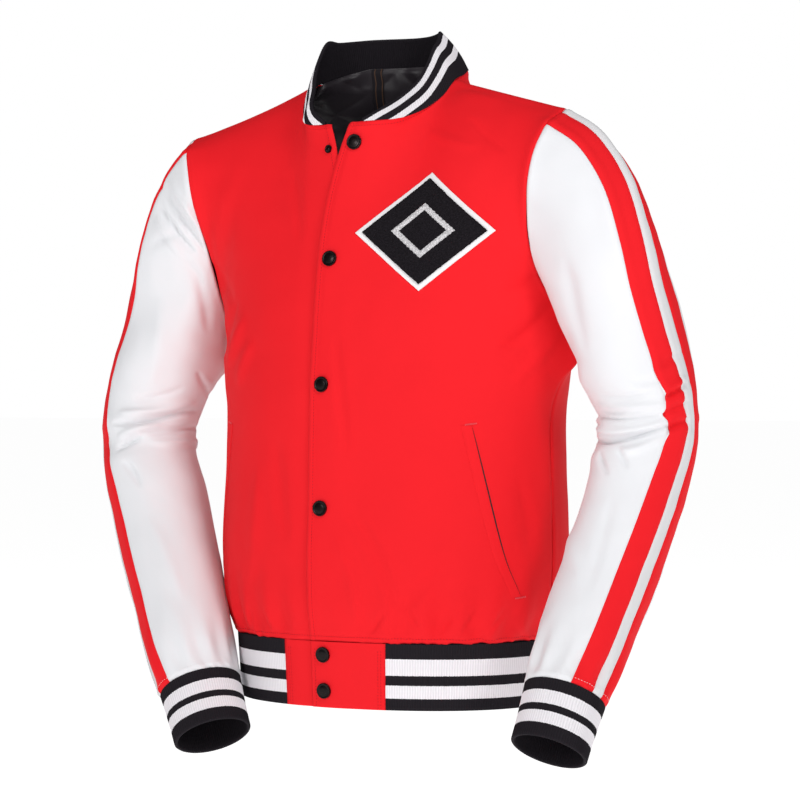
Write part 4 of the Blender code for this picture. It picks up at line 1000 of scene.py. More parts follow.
def new_piece(name, points, faces, materials):
    """A smooth mesh of points in mm, with these materials, that rides on the root body."""
    mesh = bpy.data.meshes.new(name)
    mesh.from_pydata(to_metres(points).tolist(), [], faces.tolist())
    mesh.polygons.foreach_set("use_smooth", [True] * len(mesh.polygons))
    for made in materials:
        mesh.materials.append(made)
    piece = bpy.data.objects.new(name, mesh)
    bpy.context.scene.collection.objects.link(piece)
    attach(piece, "root")
    return piece


def lay_out(name, points, materials, normals_in=False, wrap=False, uv=None):
    """A piece from a grid of points in mm, with UV in metres along and up the cloth."""
    rows, columns = points.shape[:2]
    r, c = np.meshgrid(np.arange(rows - 1), np.arange(columns if wrap else columns - 1), indexing="ij")
    c2 = (c + 1) % columns
    low, high = r * columns, (r + 1) * columns
    quads = np.stack([low + c, low + c2, high + c2, high + c], axis=-1)
    quads = (quads[..., ::-1] if normals_in else quads).reshape(-1, 4)
    piece = new_piece(name, points.reshape(-1, 3), quads, materials)
    if uv is None:
        uv = np.stack([steps_along(points, 1), steps_along(points, 0)], axis=-1) * MM
    layer = piece.data.uv_layers.new(name="cloth")
    layer.data.foreach_set("uv", uv.reshape(-1, 2)[quads.ravel()].astype(np.float32).ravel())
    return piece


def thin_wall(piece, thick, inside):
    """Gives cloth its thickness inwards. inside is the number of the material on its inner face."""
    wall = piece.modifiers.new("wall", "SOLIDIFY")
    wall.thickness = thick * MM
    wall.offset = -1.0
    wall.use_even_offset = False
    wall.material_offset = inside
    return piece


def cut_of(points):
    """Flat width, length and area of a grid of cloth, in metres."""
    wide = float(steps_along(points, 1)[:, -1].max()) * MM
    long = float(steps_along(points, 0)[-1].max()) * MM
    a = np.cross(points[1:, 1:] - points[:-1, :-1], points[1:, :-1] - points[:-1, 1:])
    area = float(np.linalg.norm(a, axis=-1).sum()) / 2.0 * MM * MM
    return wide, long, min(area, wide * long)


def declare(piece, cut, *nodes):
    """Hides the CAD parts of the nodes that the piece stands for. The piece and its flat cut are not used."""
    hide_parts(*nodes)


print("helpers ready for", len(form.grids), "grids")

# %% [markdown]
# ## Finishes
# Each finish is a Principled shader, and the woven cloths, ribs, felt and pile have their own fine relief.
# Woven cloth takes its threads from the cloth UV in metres, knitted ribs take their bands from the distance
# to the fold, and metal is a dark worn gunmetal.


# %%
# A wave texture of scale 1 repeats after this many units
WAVE_REPEAT = 0.314


def finish(name, colour, rough, sheen=0.0, metal=0.0, gloss=0.15):
    """A Principled material, its nodes and its links."""
    made = bpy.data.materials.new(name)
    made.use_nodes = True
    tree = made.node_tree
    shader = tree.nodes["Principled BSDF"]
    shader.inputs["Base Color"].default_value = (*colour, 1.0)
    shader.inputs["Roughness"].default_value = rough
    shader.inputs["Metallic"].default_value = metal
    shader.inputs["Specular IOR Level"].default_value = gloss
    shader.inputs["Sheen Weight"].default_value = sheen
    shader.inputs["Sheen Roughness"].default_value = 0.4
    return made, tree, shader


def feed(tree, socket, value):
    """Links a socket to another one, or sets its value."""
    if isinstance(value, bpy.types.NodeSocket):
        tree.links.new(value, socket)
    else:
        socket.default_value = value


def add_node(tree, kind, **settings):
    """A node with these settings. A setting that names an input feeds it."""
    node = tree.nodes.new(kind)
    for name, value in settings.items():
        title = name.replace("_", " ").title()
        if title in node.inputs:
            feed(tree, node.inputs[title], value)
        else:
            setattr(node, name, value)
    return node


def cloth_uv(tree):
    """The cloth's own measure, in metres along and up it."""
    return add_node(tree, "ShaderNodeUVMap", uv_map="cloth").outputs["UV"]


def object_place(tree):
    """The place on the object, in metres."""
    return add_node(tree, "ShaderNodeTexCoord").outputs["Object"]


def noise(tree, place, scale, detail):
    """Uneven grain, finer with a larger scale."""
    return add_node(tree, "ShaderNodeTexNoise", vector=place, scale=scale, detail=detail).outputs["Fac"]


def stripes(tree, place, axis, apart, **settings):
    """Soft stripes across an axis, this far apart in metres."""
    return add_node(tree, "ShaderNodeTexWave", vector=place, bands_direction=axis, scale=WAVE_REPEAT / apart,
                    **settings).outputs["Fac"]


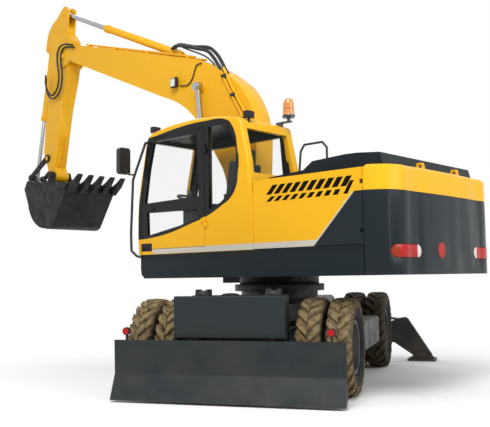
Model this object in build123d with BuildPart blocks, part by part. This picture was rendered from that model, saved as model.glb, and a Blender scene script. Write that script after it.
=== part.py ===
"""Wheeled excavator, 17 t class: every piece is built at full size, in millimetres.

Frame: +X towards the steered axle and the outriggers, +Y to the left, +Z up, origin on the
floor under the slew centre. The upper structure is drawn facing +X and turned by SLEW_DEG
when its pieces are written, so that it stands as parked.
"""
from build123d import *
from math import atan2, cos, degrees, hypot, radians, sin
import os

os.makedirs("parts", exist_ok=True)

# ---------------------------------------------------------------- clearances
RUN_GAP = 0.5       # turning faces and pins in their bores
SIDE_GAP = 3.0      # each side of a lug or a link on its pin
SEAT_GAP = 0.3      # pieces of one body that are bolted face to face
PANEL_GAP = 6.0     # round doors and lids

# ---------------------------------------------------------------- wheels and axles
WHEEL_R = 527.0
TYRE_W = 280.0
TWIN_MID_Y = 950.0      # where the two wheels of a twin are bolted together
TWIN_PITCH = 320.0
RIM_R = 262.0
RIM_W = 210.0
RIM_WALL = 12.0
RIM_LIP = 25.0
DISC_T = 15.0
DISC_FLAT_R = 196.0
HUB_R = 160.0
HUB_FLANGE_T = 14.0
HUB_IN_Y = 700.0
HUB_OUT_Y = 1120.0
HUB_CAP_R = 110.0
REAR_AXLE_X = -1454.0
FRONT_AXLE_X = 1274.0
AXLE_Z = WHEEL_R
AXLE_TUBE_R = 92.0
AXLE_END_R = 150.0
DIFF_R = 215.0
DIFF_HALF_W = 150.0
KINGPIN_Y = 600.0
KNUCKLE_R = 88.0
KNUCKLE_H = 250.0
YOKE_T = 42.0
STEER_ARM_X = 288.0
STEER_ARM_Y = KINGPIN_Y
TIE_ROD_R = 20.0

# ---------------------------------------------------------------- chassis
FRAME_HALF_W = 335.0
FRAME_BOTTOM_Z = 650.0
FRAME_TOP_Z = 1000.0
BLADE_END_X = -1700.0
JACK_END_X = 2070.0
END_PLATE_T = 40.0
END_HALF_W = 545.0
PEDESTAL_R = 500.0
RING_R = 585.0
RING_BOTTOM_Z = 1110.0
RING_TOP_Z = 1195.0
STEP_BOX_X = (-860.0, 430.0)
STEP_BOX_Y = (690.0, 1225.0)
STEP_BOX_Z = (430.0, 760.0)

# ---------------------------------------------------------------- blade and its linkage
BLADE_HALF_W = 1248.0
BLADE_EDGE = (-2349.0, 24.0)        # x, z of the cutting edge
BLADE_KINK = (-2231.0, 290.0)
BLADE_TOP = (-2242.0, 641.0)
BLADE_T = 22.0
BLADE_LINK_Y = 400.0
LOWER_PIVOT = (-1800.0, 400.0)      # x, z on the chassis
LINK_RISE = 165.0                   # the upper link's pins lie this far above
UPPER_LINK_Y = 265.0
LOWER_EYE = (-2150.0, 130.0)        # x, z on the blade
BLADE_PIN_R = 25.0
BLADE_RAM_HEAD = (-1800.0, 1100.0)  # x, z of the cylinders' upper pins
BLADE_RAM_EYE = (-2010.0, 330.0)    # x, z on the lower arms
GUARD_X = -2130.0
GUARD_T = 100.0
GUARD_Z = (652.0, 1095.0)
GUARD_HALF_W = 608.0

# ---------------------------------------------------------------- outriggers
JACK_X = 2180.0
JACK_HINGE = (620.0, 330.0)         # y, z
JACK_KNEE = (1385.0, 610.0)         # y, z of the rod's eye
JACK_FOOT = (1640.0, 70.0)          # y, z at the pad
JACK_RAM_BASE = (190.0, 760.0)      # y, z
JACK_ARM_T = 90.0
JACK_PIN_R = 30.0

# ---------------------------------------------------------------- upper structure
SLEW_DEG = 64.8
HALF_W = 1226.5
DECK_Z = 1290.0
DECK_T = 30.0
SKIRT_TOP_Z = 1600.0
SIDE_TOP_Z = 2390.0
CAB_FRONT_X = 1344.0
CAB_BACK_X = -640.0
CAB_RIGHT_Y = 280.0
CAB_WALL = 60.0
TAIL_SEAM_X = -2146.0
TAIL_X = -2440.0
TAIL_TOP_Z = 2410.0
HOOD_HALF_W = 1000.0
BOOM_Y = -60.0

# ---------------------------------------------------------------- boom, arm and bucket
BOOM_FOOT = (480.0, 2050.0)         # x, z of the pins, as parked
BOOM_TIP = (4830.0, 5270.0)
BUCKET_PIN = (5180.0, 3150.0)
BOOM_HALF_W = 170.0
FORK_HALF_W = 131.0
FORK_LEN = 350.0
ARM_HALF_W = 125.0
HEAD_HALF_W = 85.0
HEAD_SLOT = 60.0
FOOT_PIN_R = 50.0
TIP_PIN_R = 45.0
BOOM_RAM_Y = 252.0                  # each side of the boom's middle
BOOM_RAM_BASE = (1060.0, 1750.0)
BOOM_RAM_EYE = (1859.0, 1105.0)     # along and above the boom's pin line
ARM_RAM_BASE = (2839.0, 1249.0)     # along and above the boom's pin line
ARM_RAM_EYE = (-800.0, 250.0)       # along and ahead of the arm's pin line
BUCKET_RAM_BASE = (-190.0, 640.0)   # along and ahead of the arm's pin line
ROCKER_PIN = (1845.0, 235.0)        # along and ahead of the arm's pin line
ROCKER_EYE = (730.0, 35.0)          # x, z from the bucket's pin, as parked
LINK_EYE = (75.0, -301.0)           # x, z from the bucket's pin, as parked


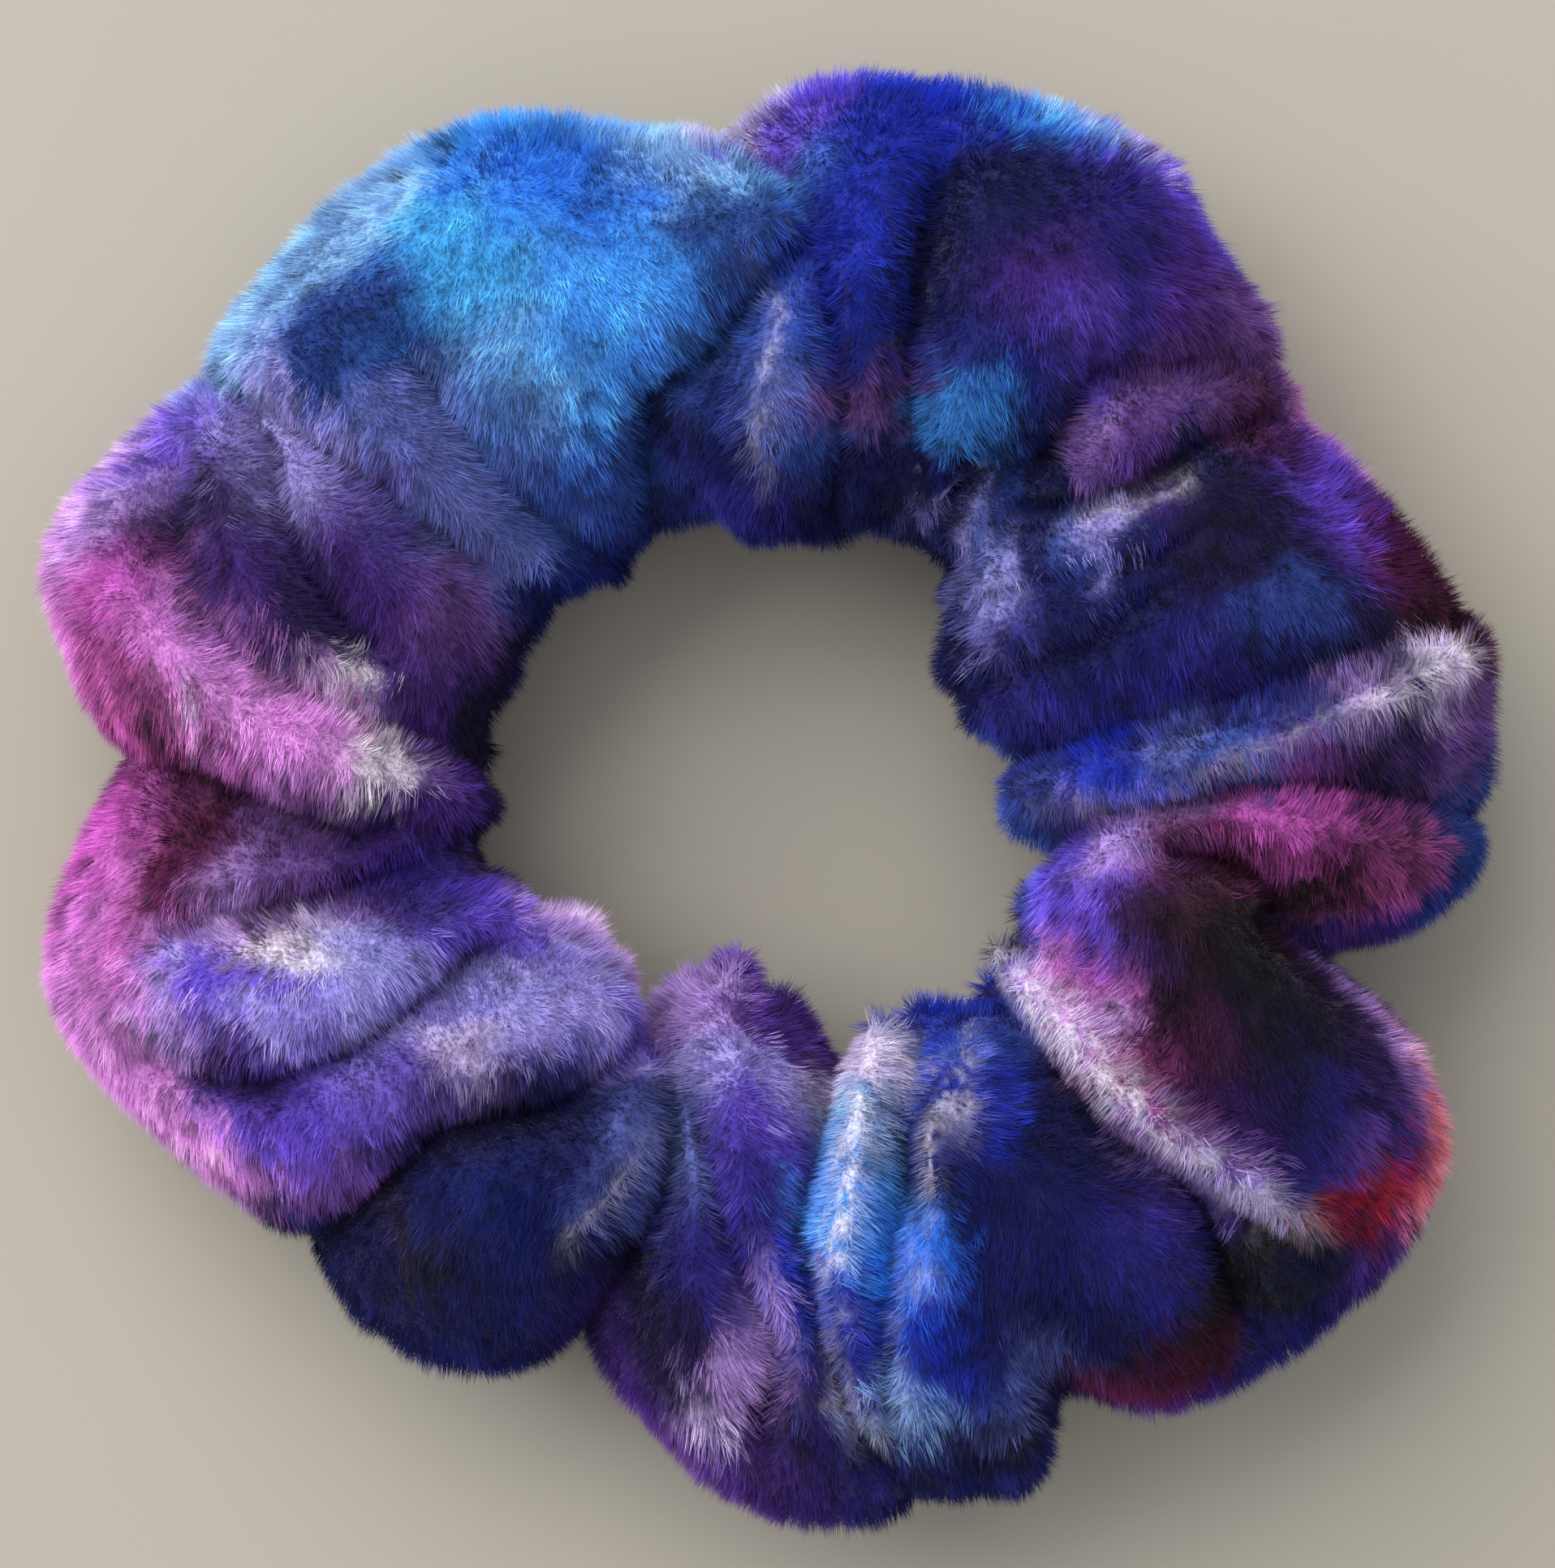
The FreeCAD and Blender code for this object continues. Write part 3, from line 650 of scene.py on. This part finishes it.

● **Given request**
Everything from the line that contains "Model this object" to the line that contains "PANEL_GAP = 6.0" must be transcribed exactly, both end lines included.

● **Solution**
Model this object in build123d with BuildPart blocks, part by part. This picture was rendered from that model, saved as model.glb, and a Blender scene script. Write that script after it.
=== part.py ===
"""Wheeled excavator, 17 t class: every piece is built at full size, in millimetres.

Frame: +X towards the steered axle and the outriggers, +Y to the left, +Z up, origin on the
floor under the slew centre. The upper structure is drawn facing +X and turned by SLEW_DEG
when its pieces are written, so that it stands as parked.
"""
from build123d import *
from math import atan2, cos, degrees, hypot, radians, sin
import os

os.makedirs("parts", exist_ok=True)

# ---------------------------------------------------------------- clearances
RUN_GAP = 0.5       # turning faces and pins in their bores
SIDE_GAP = 3.0      # each side of a lug or a link on its pin
SEAT_GAP = 0.3      # pieces of one body that are bolted face to face
PANEL_GAP = 6.0     # round doors and lids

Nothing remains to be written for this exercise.